Executive decision guidance: which ERP platform model fits which manufacturing strategy
A manufacturer pursuing aggressive acquisition-led growth typically benefits from an ERP platform with strong multi-entity governance, repeatable onboarding, and broad interoperability. The priority is not perfect process depth at every site on day one, but a scalable operating backbone that can absorb new facilities without creating reporting fragmentation.
A manufacturer focused on plant-level operational excellence in a highly specialized production environment may require a more configurable platform, especially if quality, traceability, or engineer-to-order complexity is central to competitive advantage. In this case, leadership should accept a higher governance burden in exchange for deeper operational fit.
For organizations modernizing from multiple legacy ERPs, cloud-native SaaS can be attractive when the strategic goal is process harmonization, lower infrastructure overhead, and improved executive visibility. However, success depends on willingness to retire nonessential customizations and redesign workflows around standard platform capabilities.

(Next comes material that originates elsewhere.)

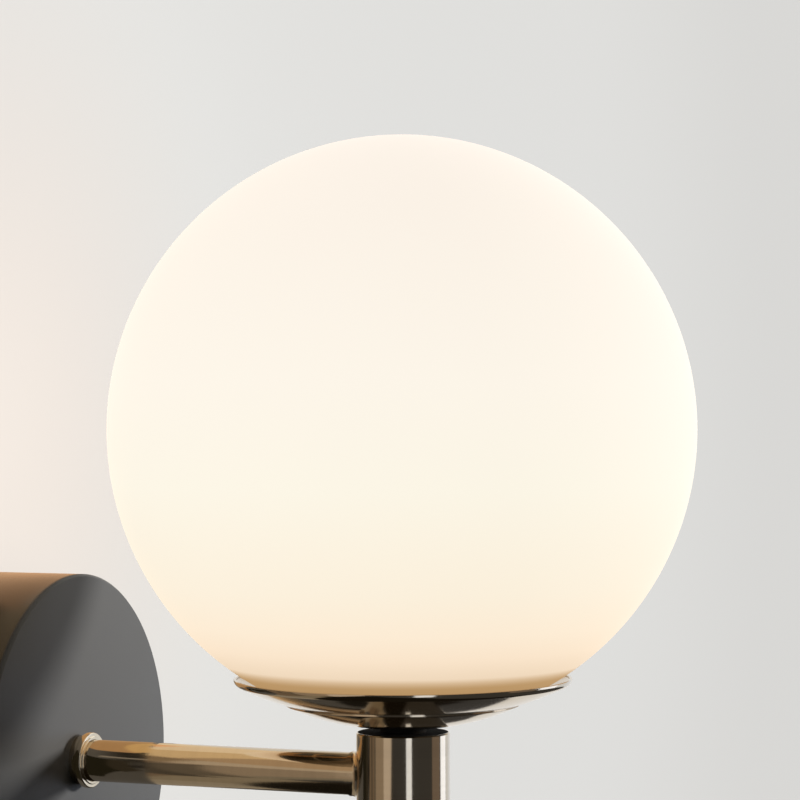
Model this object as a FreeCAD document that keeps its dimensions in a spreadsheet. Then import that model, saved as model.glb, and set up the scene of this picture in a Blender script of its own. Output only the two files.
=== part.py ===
import FreeCAD, Part
import math
import os
import re
import Sketcher

# Globe wall sconce. Origin: centre of the canopy's back, on the wall. +Z is up, the wall faces -Y,
# and the lamp reaches along -Y. The arm lies on the Y axis and carries the upright column of the lamp.

# Driving sizes in millimetres: name, value, what it measures
SIZES = (
    ("canopy_d", 132.0, "wall canopy, outer diameter"),
    ("canopy_depth", 38.0, "wall to canopy face"),
    ("canopy_wall", 1.2, "canopy sheet"),
    ("canopy_bevel", 0.9, "bevel round the canopy face"),
    ("bar_thick", 1.5, "crossbar sheet"),
    ("bar_width", 20.0, "crossbar width"),
    ("bar_bend", 1.0, "inside bend of the crossbar ears"),
    ("bar_gap", 0.3, "crossbar ear to canopy wall"),
    ("ear_depth", 14.0, "crossbar ears, from the wall"),
    ("slot_pitch", 88.9, "wide box holes, centre to centre"),
    ("slot_width", 4.4, "wide box holes, width"),
    ("slot_travel", 5.6, "wide box holes, room to shift the screw"),
    ("hole_pitch", 70.0, "narrow box holes, centre to centre"),
    ("hole_d", 4.4, "narrow box holes, diameter"),
    ("earth_x", 22.0, "earth screw, off the middle of the crossbar"),
    ("screw_d", 4.0, "canopy and earth screws, shank diameter"),
    ("screw_head_d", 7.2, "canopy and earth screws, head diameter"),
    ("screw_head", 2.4, "canopy and earth screws, head height"),
    ("screw_rim", 0.8, "canopy and earth screws, upright rim of the head"),
    ("screw_crown_d", 4.0, "canopy and earth screws, flat on top of the head"),
    ("screw_tail", 2.5, "canopy screws, length past the ear"),
    ("screw_back", 8.0, "canopy screws, from the wall"),
    ("screw_room", 0.2, "canopy hole round a screw"),
    ("reach", 124.5, "canopy face to the middle of the column"),
    ("arm_d", 14.7, "arm tube, outer diameter"),
    ("arm_wall", 1.2, "arm tube wall"),
    ("arm_clear", 0.6, "arm tube end, short of the column's hollow"),
    ("plug_length", 12.0, "threaded plug in the wall end of the arm"),
    ("flange_out", 2.45, "arm flange, lower ring past the tube"),
    ("flange_thick", 3.8, "arm flange, lower ring"),
    ("flange_edge", 1.0, "arm flange, round on the lower ring"),
    ("flange_step_out", 1.05, "arm flange, upper ring past the tube"),
    ("flange_step", 2.1, "arm flange, upper ring height"),
    ("flange_round", 0.5, "arm flange, round on the upper ring"),
    ("fit_gap", 0.05, "parts that screw, braze or slip together"),
    ("nipple_d", 10.0, "threaded nipples, outer diameter"),
    ("nipple_bore", 7.0, "threaded nipples, bore"),
    ("nipple_tail", 3.0, "arm nipple, past its nut"),
    ("washer_d", 20.0, "nipple washers, diameter"),
    ("washer_thick", 1.0, "nipple washers, thickness"),
    ("nut_flats", 14.0, "nipple nuts, across the flats"),
    ("nut_thick", 4.0, "nipple nuts, thickness"),
    ("eyelet_d", 15.0, "earth eyelet, diameter"),
    ("eyelet_thick", 0.8, "earth eyelet, sheet"),
    ("eyelet_neck", 4.0, "earth eyelet, length of its tongue"),
    ("barrel_d", 3.4, "earth eyelet, crimped barrel diameter"),
    ("barrel_length", 6.0, "earth eyelet, barrel length"),
    ("earth_lead_d", 1.8, "earth lead, diameter"),
    ("earth_bend", 8.0, "earth lead, bend radius"),
    ("earth_out", 12.0, "earth lead, loop past the earth screw"),
    ("lead_d", 2.2, "supply leads, diameter"),
    ("lead_pitch", 2.5, "supply leads, centre to centre"),
    ("lead_bend", 11.0, "supply leads, bend radius"),
    ("lead_back", 13.0, "supply leads, from the wall inside the canopy"),
    ("lead_rise", 22.0, "supply leads, up or down inside the canopy"),
    ("cone_d", 14.0, "wire connector, mouth diameter"),
    ("cone_tip_d", 8.0, "wire connector, tip diameter"),
    ("cone_length", 22.0, "wire connector, length"),
    ("cone_skirt", 4.4, "wire connector, straight part at its mouth"),
    ("cone_grip", 4.0, "supply lead, length inside its connector"),
    ("holder_d", 32.0, "column, outer diameter"),
    ("holder_rise", 15.1, "column top above the arm's axis"),
    ("holder_length", 32.0, "column length"),
    ("holder_edge", 0.4, "column edge chamfer"),
    ("holder_bore", 24.0, "column hollow, diameter"),
    ("holder_roof", 5.0, "column top, thickness"),
    ("boss_wall", 0.35, "rim of the column boss round the arm"),
    ("boss_out", 2.8, "column boss, past the column wall"),
    ("boss_fillet", 2.3, "saddle fillet of the column boss"),
    ("cap_thick", 4.0, "column bottom cap, thickness"),
    ("cap_inset", 0.6, "column bottom cap, recess"),
    ("cap_edge", 0.6, "column bottom cap, edge chamfer"),
    ("neck_d", 15.6, "neck spacer, diameter"),
    ("neck_gap", 2.3, "neck spacer, height"),
    ("pan_foot_d", 30.6, "lower dish, bottom diameter"),
    ("pan_short", 0.9, "lower dish, edge short of the saucer's corner"),
    ("pan_height", 7.7, "lower dish, height"),
    ("pan_round", 82.0, "lower dish, profile radius"),
    ("pan_wall", 1.2, "lower dish, wall"),
    ("pan_land", 1.2, "lower dish, width of the shadow line"),
    ("pan_shadow", 0.6, "lower dish, height of the shadow line"),
    ("saucer_d", 115.0, "saucer, rim diameter"),
    ("saucer_floor", 0.8, "saucer, floor thickness"),
    ("saucer_wall", 0.9, "saucer, wall"),
    ("floor_land", 0.2, "saucer, flat floor past the glass"),
    ("floor_corner", 0.5, "saucer, corner under the floor, inside the one on top"),
    ("saucer_round", 95.0, "saucer, profile radius of its bowl"),
    ("rim_gap", 2.6, "saucer rim below the glass"),
    ("rim_width", 1.6, "saucer, width of the turned-up rim"),
    ("rim_turn", 1.7, "saucer, height of the turn under the rim"),
    ("rim_round", 2.6, "saucer, radius of the turn under the rim"),
    ("rim_lip", 0.7, "saucer, upright lip above the turn"),
    ("rim_corner", 0.4, "saucer, corner inside the turn, off the one outside"),
    ("gasket_thick", 0.5, "globe gasket, thickness"),
    ("gasket_width", 2.2, "globe gasket, width"),
    ("seat_gap", 0.3, "glass above its gasket"),
    ("seat_d", 82.0, "globe opening, outer edge of the ground lip"),
    ("lip_width", 2.1, "globe opening, width of the ground lip"),
    ("globe_d", 200.0, "glass globe, outer diameter"),
    ("glass_wall", 3.0, "glass globe, wall"),
    ("cup_room", 4.5, "fitter cup, clear of the globe's opening"),
    ("cup_height", 16.0, "fitter cup, height"),
    ("cup_wall", 0.8, "fitter cup, sheet"),
    ("spring_thick", 0.5, "leaf springs, thickness"),
    ("spring_width", 10.0, "leaf springs, width"),
    ("spring_gap", 0.3, "leaf springs to the glass"),
    ("spring_top", 1.0, "leaf springs, below the cup's rim"),
    ("spring_bend", 0.8, "leaf springs, straight below the rivet head"),
    ("spring_touch", 2.2, "leaf springs, height of the widest point"),
    ("spring_toe", 1.4, "leaf springs, inward turn of the foot"),
    ("spring_foot", 0.6, "leaf springs, foot above the floor"),
    ("rivet_d", 2.4, "spring rivets, shank diameter"),
    ("rivet_head_d", 4.4, "spring rivets, head diameter"),
    ("rivet_head", 0.7, "spring rivets, head height"),
    ("rivet_drop", 4.0, "spring rivets, below the cup's rim"),
    ("socket_d", 39.0, "lamp socket, diameter"),
    ("socket_foot_d", 31.0, "lamp socket, bottom diameter"),
    ("socket_height", 44.0, "lamp socket, height"),
    ("socket_flare", 8.0, "lamp socket, height of its tapered foot"),
    ("socket_edge", 1.0, "lamp socket, rim chamfer"),
    ("socket_screw", 8.0, "lamp socket, length screwed on the nipple"),
    ("chamber_d", 14.0, "lamp socket, wire chamber diameter"),
    ("chamber_height", 3.0, "lamp socket, wire chamber height"),
    ("socket_web", 3.0, "lamp socket, floor under the contact"),
    ("shell_wall", 0.4, "socket screw shell, sheet"),
    ("shell_drop", 4.0, "socket screw shell, below the rim"),
    ("tongue_room", 0.6, "socket contact, clear of the shell round it"),
    ("tongue_width", 4.4, "socket contact, width"),
    ("tongue_thick", 0.4, "socket contact, sheet"),
    ("tongue_heel", 0.3, "socket contact, metal beside its rivet"),
    ("tongue_far", 7.2, "socket contact, fold"),
    ("tongue_fold", 1.5, "socket contact, height of the fold"),
    ("tongue_rise", 3.8, "socket contact, height of its tip"),
    ("tongue_tip", 2.5, "socket contact, tip past the middle"),
    ("stud_d", 2.2, "socket terminal rivets, shank"),
    ("stud_head_d", 3.4, "socket terminal rivets, head"),
    ("stud_head", 0.6, "socket terminal rivets, head height"),
    ("stud_out", 2.4, "socket terminal rivets, off the middle"),
    ("lead_gap", 1.5, "supply leads, end above the nipple"),
    ("bulb_gap", 0.3, "bulb above the socket contact"),
    ("bulb_cap_d", 26.0, "bulb screw cap, diameter"),
    ("bulb_room", 0.4, "socket screw shell round the bulb cap"),
    ("bulb_cap_height", 19.0, "bulb screw cap, height"),
    ("bulb_cap_wall", 0.4, "bulb screw cap, sheet"),
    ("button_d", 10.0, "bulb contact button, diameter"),
    ("button_height", 1.0, "bulb contact button, height"),
    ("cone_height", 4.5, "bulb insulator, height of its cone"),
    ("cone_top", 3.0, "bulb insulator, height inside the cap"),
    ("bulb_d", 60.0, "bulb, diameter"),
    ("bulb_length", 108.0, "bulb, overall length"),
    ("bulb_neck_out", 0.6, "bulb neck, past its cap"),
    ("bulb_neck", 5.0, "bulb neck, straight height above the cap"),
    ("bulb_tuck", 3.0, "bulb neck, length inside the cap"),
    ("bulb_wall", 1.0, "bulb glass"),
)
NAMES = {name for name, size, note in SIZES}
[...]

The strongest selection decisions align ERP architecture with business expansion logic. If the company expects to add sites quickly, centralize planning, and standardize controls, choose the platform model that scales governance. If the company competes through highly differentiated manufacturing processes, choose the model that scales controlled complexity.
Final platform selection framework
For multi-site scalability planning, executives should score ERP options against four weighted outcomes: speed of site deployment, consistency of enterprise data, adaptability to manufacturing variation, and long-term operating cost. This creates a balanced decision framework that reflects both modernization strategy and operational reality.
The best manufacturing ERP platform is the one that can standardize what should be common, preserve what must remain operationally distinct, and support resilient growth across plants, regions, and business models. That is the foundation of sustainable enterprise scalability.